McGhee is a self-disciplined person, as her athletic physique, very busy life and voluminous accomplishments testify. She advises that the successful writer is one who shows up at her station each day. She has a sign in her office that says, “Write a little every day, without hope and without despair.” She used to have one that said, “A diamond is a piece of coal that stuck with the job.” She says that to be good at anything you have to just keep plugging away at it. Her motivation is that she wants to write beautiful books but they are never quite what she wanted, so she keeps at it. She credits her mother for being her example of having self-discipline. She also doesn’t like a lot of labeling of persons or the setting up of false categories.

She says that writers need to love words and must be avid readers themselves. They need to love to put the words together to achieve the best order and that great writing has both insight and good construction.

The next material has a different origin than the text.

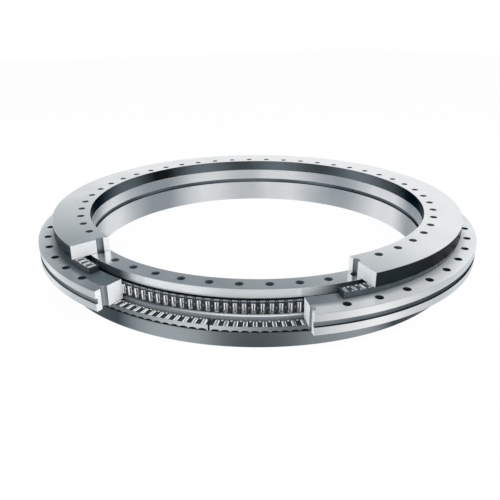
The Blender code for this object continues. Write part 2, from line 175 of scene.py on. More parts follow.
# %% [markdown]
# ## Finishes
#
# All of it is bearing steel, but no two surfaces were finished alike. The ground faces and the
# turned rims are bright, the grooves are left dark from heat treatment, the clamping ring's walls
# are blackened, and the rollers are polished until they mirror. A helper turns the hex values of
# a colour picker into linear light, and another adds one node with its settings and links.

# %% Colour and nodes
def linear(hex_colour):
    """sRGB to linear: v / 12.92 for v up to 0.04045, and ((v + 0.055) / 1.055) ^ 2.4 above it."""
    value = np.array([int(hex_colour[i : i + 2], 16) for i in (1, 3, 5)]) / 255
    curve = np.where(value <= 0.04045, value / 12.92, ((value + 0.055) / 1.055) ** 2.4)
    return (*curve.tolist(), 1.0)


def add_node(tree, kind, inputs=None, stops=None, **settings):
    """Adds one node and returns its outputs. Its type is "ShaderNode" and the kind.

    The inputs are values or other nodes' sockets, and the stops are a ramp's colours.
    """
    node = tree.nodes.new("ShaderNode" + kind)
    for name, value in settings.items():
        setattr(node, name, value)
    for name, value in (inputs or {}).items():
        if isinstance(value, bpy.types.NodeSocket):
            tree.links.new(value, node.inputs[name])
        else:
            node.inputs[name].default_value = value
    if stops:
        elements = node.color_ramp.elements
        while len(elements) < len(stops):
            elements.new(0.5)
        for element, (position, colour) in zip(elements, stops):
            element.position = position
            element.color = linear(colour)
    return node.outputs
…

She feels that an artist reveals to the reader what he already knows but can then see in a different way or with greater clarity –– the perspective has been pivoted.

McGhee has concerns for the country and world, and feels that we are in a crisis but that change provides opportunity for improvement. She feels that those people wanting power have been at it for many years and that only now are others waking up to it. She feels that we used to have at least semi-active political parties but that they were lulled to sleep with apparent comfort.

We will all be waiting for the new novel set in Uptown to come out and see if we recognize anyone in it. Perhaps we will eventually have a movie set in Uptown directed by Altman and starring McGhee and her cast of many characters.